On October 6, the mission control team instructed Dawn to turn to point thruster #3 away from Earth. Following that, and after one final verification that all onboard systems were healthy and ready for the next step, the command to initiate thrusting was sent. The drama was captured in the stirring name of the file that was transmitted to the spacecraft: dz002e.scmf. (Our readers who are not versed in neutron star orbital opera may not fully appreciate the drama of that name and are requested to accept that others may find great passion in the command file name.)
In the silent depths of space, far from its designers and controllers, connected to Earth only by the faintest whisper of a radio signal, Dawn dutifully executed the programmed steps. The craft had no appreciation of the hopefulness of its terrestrial handlers as it began emitting a bluish beam of xenon ions at 6:07 pm PDT.
When data revealing the thruster’s electrical currents and voltages showed up in mission control, the excitement remained controlled but was clearly rising much much faster than the gradual acceleration of the spacecraft. Experienced team members, huddled around the monitors in mission control, kept in mind that while starting thrusting was wonderful progress, success required sustaining it. Within 5 minutes though (in fact, shortly after 4.5 minutes for team members who also worked on Deep Space 1), the enthusiasm could no longer be contained, as all indications were that Dawn was quite content to keep thrusting.
Much of the joy was in sharing the success with colleagues who have worked very very hard together for years, each perhaps with his or her own personal motivations and rewards, but each contributing to a common goal of pushing the frontiers of space exploration. Still more of the happiness is in sharing the accomplishment with supportive family members and friends -- and loyal readers! While, like launch, this is but one more step in Dawn’s very long journey to unlock the secrets of Vesta and Ceres, it is an important one, and the many feelings of having a probe in powered flight in deep space are all -- well, perhaps “out of this world” is the best descriptor.
The test sequence operated the IPS at throttle level 28 (in the range from 1 to 112) for nearly 12 hours. Next, it throttled up to level 49, and then it pushed still higher every 4 hours after that, operating at levels 70, 91, and finally 112. Thrust was commanded off on October 7 at 7:12 pm as the test completed successfully. In about 25 hours of thrusting, the acceleration amounted to 3.6 meters per second (8 miles per hour), truly negligible compared to the spacecraft’s speed relative to Earth or the Sun.
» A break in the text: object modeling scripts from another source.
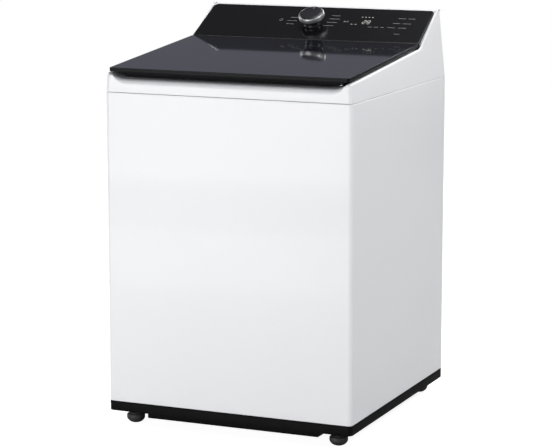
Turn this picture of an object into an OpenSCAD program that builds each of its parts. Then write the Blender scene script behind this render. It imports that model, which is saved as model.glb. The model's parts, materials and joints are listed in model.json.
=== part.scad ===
// Top load washing machine: cabinet, lid, console, suspended tub, spin basket, direct drive, pump and feet.
// Millimetres, +Z up. The origin is on the floor under the middle of the machine; the front faces -Y.

/* [Cabinet] */
// Width over the side panels
body_w = 686; // [676:1:700]
// Depth of the cabinet, front face to rear face
body_d = 695; // [690:1:710]
// Depth overall, with the drain outlet behind the cabinet
overall_d = 721; // [716:1:736]
// Height of the seam between the cabinet and the top cover
seam_z = 881; // [878:1:890]
// Height of the lower edge of the painted panels
panel_z = 64; // [60:1:66]
// Radius of the vertical corners
corner_r = 12; // [8:1:16]

/* [Lid and console] */
// Width of the lid
lid_w = 663; // [655:1:664]
// Rise of the lid and deck per unit of depth
deck_slope = 0.0822; // [0.07:0.001:0.09]
// Diameter of the selector knob over its ring
knob_d = 72; // [60:1:76]

/* [Tub and basket] */
// Outer radius of the basket
basket_r = 283; // [270:1:285]
// Inner radius of the outer tub
tub_r = 299; // [296:1:303]

/* [Feet] */
// Distance of each foot's axis from the side face
foot_inset = 54; // [50:1:60]
// Diameter of a foot pad
foot_d = 48; // [40:1:50]

/* [Hidden] */
$fn = 64;
front_y = -overall_d / 2;
rear_y = front_y + body_d;
mid_y = (front_y + rear_y) / 2;
half_w = body_w / 2;
sheet_t = 1.2;
plastic_t = 3;
gap = 1.5;

// Top cover side profile, as depth from the front face and height
lip_z = seam_z + 49;
kink = [503, seam_z + 92];
crest = [642, seam_z + 181];
top_z = seam_z + 185;
back_crest = [668, seam_z + 169];
draft = 11;
deck_r = 14;
deck_front_z = seam_z + 35;
recess_end = 510;
lid_top_z = seam_z + 63;
lid_rear = 503;
glass_t = 4;
frame_t = 22;
hinge = [494, seam_z + 93];
hinge_x = 270;
pin_r = 3;
console_foot = [506, seam_z + 106];
floor_z = seam_z + 12;

// Opening under the lid
mouth = [90, 478];
mouth_half_w = 235;
mouth_r = 70;
collar_z = seam_z - 9;

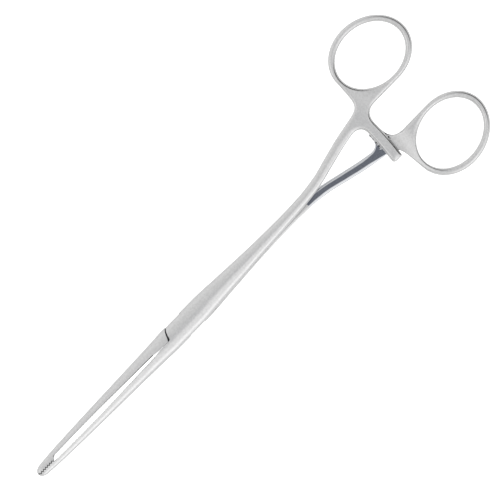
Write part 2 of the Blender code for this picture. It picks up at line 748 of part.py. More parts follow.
def ratchet_notches(name, first, teeth):
    """Saw-tooth notches in an arm's flat face, radial to the pin, steep on the side away from the ring."""
    bm = bmesh.new()
    reach = (ARM_INNER - 0.8 * MM, ARM_OUTER + 0.3 * MM)
    face = PARTING_Z - 0.3 * MM
    lip = PARTING_Z + SHANK_FLAT_GAP - 0.02 * MM
    root = PARTING_Z + SHANK_FLAT_GAP + RATCHET_DEPTH
    for i in range(teeth):
        start = (first + i * RATCHET_PITCH) / ARM_RADIUS
        steep = start + RATCHET_PITCH * 0.76 / ARM_RADIUS
        end = start + RATCHET_PITCH * 0.92 / ARM_RADIUS
        profile = [(start, face), (start, lip), (steep, root), (end, lip), (end, face)]
        loops = []
        for radius in reach:
            loops.append([bm.verts.new((radius * math.sin(a), radius * math.cos(a), z)) for a, z in profile])
        bm.faces.new(loops[0])
        bm.faces.new(loops[1])
        for j in range(len(profile)):
            k = (j + 1) % len(profile)
            bm.faces.new((loops[0][j], loops[0][k], loops[1][k], loops[1][j]))
    return finish(bm, name)


def steel(name):
    material = bpy.data.materials.new(name)
    material.use_nodes = True
    shader = material.node_tree.nodes["Principled BSDF"]
    shader.inputs["Base Color"].default_value = STEEL
    shader.inputs["Metallic"].default_value = 1.0
    shader.inputs["Roughness"].default_value = 0.32
    return material


JAW_STATIONS = [-JAW_REACH + NOSE * share for share in NOSE_STEPS]
JAW_STATIONS += stations(-JAW_REACH + NOSE, -JAW_ROOT, 12)
REAR_STATIONS = (
    stations(HEEL_END + 1.5 * MM, PAIR_WAIST, 7)
    + stations(PAIR_WAIST, SPLIT, 7)
    + stations(SPLIT, YOKE, 6)
    + [YOKE]
)


def box_half():
    """Finger ring, shank, long ratchet arm, box with its slot, and the jaw on the other side."""
    bm = bmesh.new()
    front = JAW_STATIONS + stations(-JAW_ROOT, LOCK_FLAT * 0.7, 6)
    heel = stations(LOCK_FLAT * 0.7, HEEL_END + 1.2 * MM, 9)
    loft(bm, [(y, True) for y in front + heel] + [(y, False) for y in REAR_STATIONS], False)
    handle(bm, BOX_ARM_REACH, ARM_INNER)
    half = finish(bm, "box_half")
    combine(half, prism("box_front_parting", front_parting(1), -MM, LOCK_HEIGHT + MM), "DIFFERENCE")
    slack = TONGUE_THICKNESS / 2 + SLIDE_CLEARANCE
    slot = prism("box_slot", polar_outline(slot_reach), PARTING_Z - slack, PARTING_Z + slack)
    combine(half, slot, "DIFFERENCE")
    heel_cut = heel_line(-SLIT_SHIFT)
    far = LOCK_WIDTH
    past_heel = HEEL_END + 4 * MM
    below = heel_cut + [(-far, HEEL_END), (-far, past_heel), (far, past_heel), (far, heel_cut[0][1])]
    room = prism("box_heel_parting", below, -MM, PARTING_Z + SHANK_FLAT_GAP - 0.02 * MM)
    combine(half, room, "DIFFERENCE")
    hole = cylinder("box_pin_hole", PIN_RADIUS + PIN_CLEARANCE, -MM, LOCK_HEIGHT - PIN_SKIN)
    combine(half, hole, "DIFFERENCE")
    notches = ratchet_notches("box_ratchet_notches", BOX_RATCHET_START, BOX_RATCHET_TEETH)
    combine(half, notches, "DIFFERENCE")
    return half


def tongue_half():
    """Finger ring, shank, short ratchet arm, the tongue in the box's slot, and the jaw on the other side."""
    turn = Matrix.Translation((0, 0, PARTING_Z)) @ Matrix.Rotation(math.pi, 4, "Y")
    turn = turn @ Matrix.Translation((0, 0, -PARTING_Z))
    bm = bmesh.new()
    heel = stations(LOCK_FLAT * 0.4, HEEL_END + 1.5 * MM, 9)
    loft(bm, [(y, False) for y in heel + REAR_STATIONS], False)
    handle(bm, TONGUE_ARM_REACH, ARM_INNER - TONGUE_ARM_EXTRA)
    bmesh.ops.transform(bm, matrix=turn, verts=bm.verts)
    half = finish(bm, "tongue_half")
    far = LOCK_WIDTH
    heel_cut = heel_line(SLIT_SHIFT)
    before = heel_cut + [(-far, HEEL_END), (-far, -far), (far, -far), (far, heel_cut[0][1])]
    combine(half, prism("tongue_heel_parting", before, -MM, LOCK_HEIGHT + MM), "DIFFERENCE")
    notches = ratchet_notches("tongue_ratchet_notches", TONGUE_RATCHET_START, TONGUE_RATCHET_TEETH)
    combine(half, notches, "DIFFERENCE")
    notches.data.transform(turn)
    jaw_bm = bmesh.new()
    front = JAW_STATIONS + stations(-JAW_ROOT, 0, 5) + [0.0]
    loft(jaw_bm, [(y, True) for y in front], True)
    jaw = finish(jaw_bm, "tongue_jaw")
    combine(jaw, prism("tongue_front_parting", front_parting(-1), -MM, LOCK_HEIGHT + MM), "DIFFERENCE")
    combine(half, jaw, "UNION")
    half_thickness = TONGUE_THICKNESS / 2
    plate = polar_outline(tongue_reach)
    tongue = prism("tongue_plate", plate, PARTING_Z - half_thickness, PARTING_Z + half_thickness)
    combine(half, tongue, "UNION")
    hole = cylinder("tongue_pin_hole", PIN_RADIUS + PIN_CLEARANCE, 0, LOCK_HEIGHT)
    combine(half, hole, "DIFFERENCE")
    return half


def lock_pin():
    """Pin of the lock, flush with the underside."""
    return cylinder("lock_pin", PIN_RADIUS, 0, LOCK_HEIGHT - PIN_SKIN - PIN_CLEARANCE)


for old in list(bpy.data.objects):
    bpy.data.objects.remove(old, do_unlink=True)

for piece in (box_half(), tongue_half(), lock_pin()):
    shape_booleans(piece)
    piece.data.materials.clear()
    piece.data.materials.append(steel(piece.name + "_steel"))
    smooth(piece.data)
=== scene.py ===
"""Looks of the uterine clamp: satin steel on a white table, seen from straight above."""

import math

import bmesh
import bpy
import numpy as np
from mathutils import Matrix, Vector
from mathutils.geometry import delaunay_2d_cdt


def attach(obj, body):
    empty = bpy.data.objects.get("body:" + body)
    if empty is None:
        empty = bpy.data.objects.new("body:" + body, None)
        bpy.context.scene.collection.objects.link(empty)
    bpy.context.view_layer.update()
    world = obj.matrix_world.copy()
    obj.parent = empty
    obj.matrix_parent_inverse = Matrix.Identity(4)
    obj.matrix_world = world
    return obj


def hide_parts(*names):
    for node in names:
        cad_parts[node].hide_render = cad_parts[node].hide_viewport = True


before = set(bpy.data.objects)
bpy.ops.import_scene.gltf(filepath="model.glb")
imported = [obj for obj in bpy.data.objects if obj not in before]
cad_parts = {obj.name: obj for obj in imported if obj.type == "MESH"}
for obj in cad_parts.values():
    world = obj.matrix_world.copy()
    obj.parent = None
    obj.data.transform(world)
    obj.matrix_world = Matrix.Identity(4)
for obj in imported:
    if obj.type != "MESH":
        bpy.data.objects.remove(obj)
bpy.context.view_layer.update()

MM = 0.001

# The photograph's view: from straight above, with the clamp lying diagonally across a square picture
VIEW_WIDTH = 208.0 * MM
VIEW_CENTRE = (-2.31 * MM, 41.1 * MM)
VIEW_TURN = 44.3  # degrees
CAMERA_DISTANCE = 6.0
CAMERA_CLIP = (0.1, 20.0)
SENSOR = 36.0

# Floor
FLOOR_SIZE = 4.0
FLOOR_GAP = 0.02 * MM  # below the clamp
FLOOR_GREY = 0.45
FLOOR_GLOW = 0.5  # the floor's own white
FLOOR_GLOW_CAMERA = 0.68  # added to it for the camera
FLOOR_GLOW_METAL = 0.1  # added to it for the metal

# The room as the steel sees it: a plain surround with soft-edged patches laid over it in turn.
# Each is azimuth in the picture, elevation, angle where it is full, angle where it ends, colour
SURROUND = 0.92
PATCHES = [
    (330, 66, 10, 34, (1.2, 1.2, 1.2)),
    (50, 22, 22, 56, (0.1, 0.1, 0.1)),
    (315, 12, 8, 36, (1.6, 1.6, 1.6)),
    (140, 8, 15, 36, (1.05, 1.05, 1.05)),
    (200, 32, 12, 30, (1.3, 1.3, 1.3)),
    (225, 0, 10, 30, (0.5, 0.5, 0.5)),
    (0, 90, 3, 7, (0.2, 0.215, 0.25)),  # the camera's own dark, straight above
]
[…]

After the checkout phase, except in special circumstances, Dawn always will use the highest throttle level it can. As it travels farther from the Sun, eventually its enormous solar arrays, the most powerful ever used on an interplanetary spacecraft, will not produce enough power to permit operation at level 112, so the IPS will be throttled down. That is why it is necessary to certify operation over a range of throttle levels.
In addition to the Doppler measurements to reveal the thrust, engineering data were collected on the performance of the IPS, attitude control system, electrical power system, thermal control system, and all other onboard participants in the thrusting. More tests are ahead for thruster #3 as well as the other thrusters and other spacecraft systems.
Dawn is 3.21 million kilometers (2.00 million miles) from Earth or more than 8 times farther than the moon. Radio signals, traveling at the universal limit of the speed of light, take more than 21 seconds to make the round trip.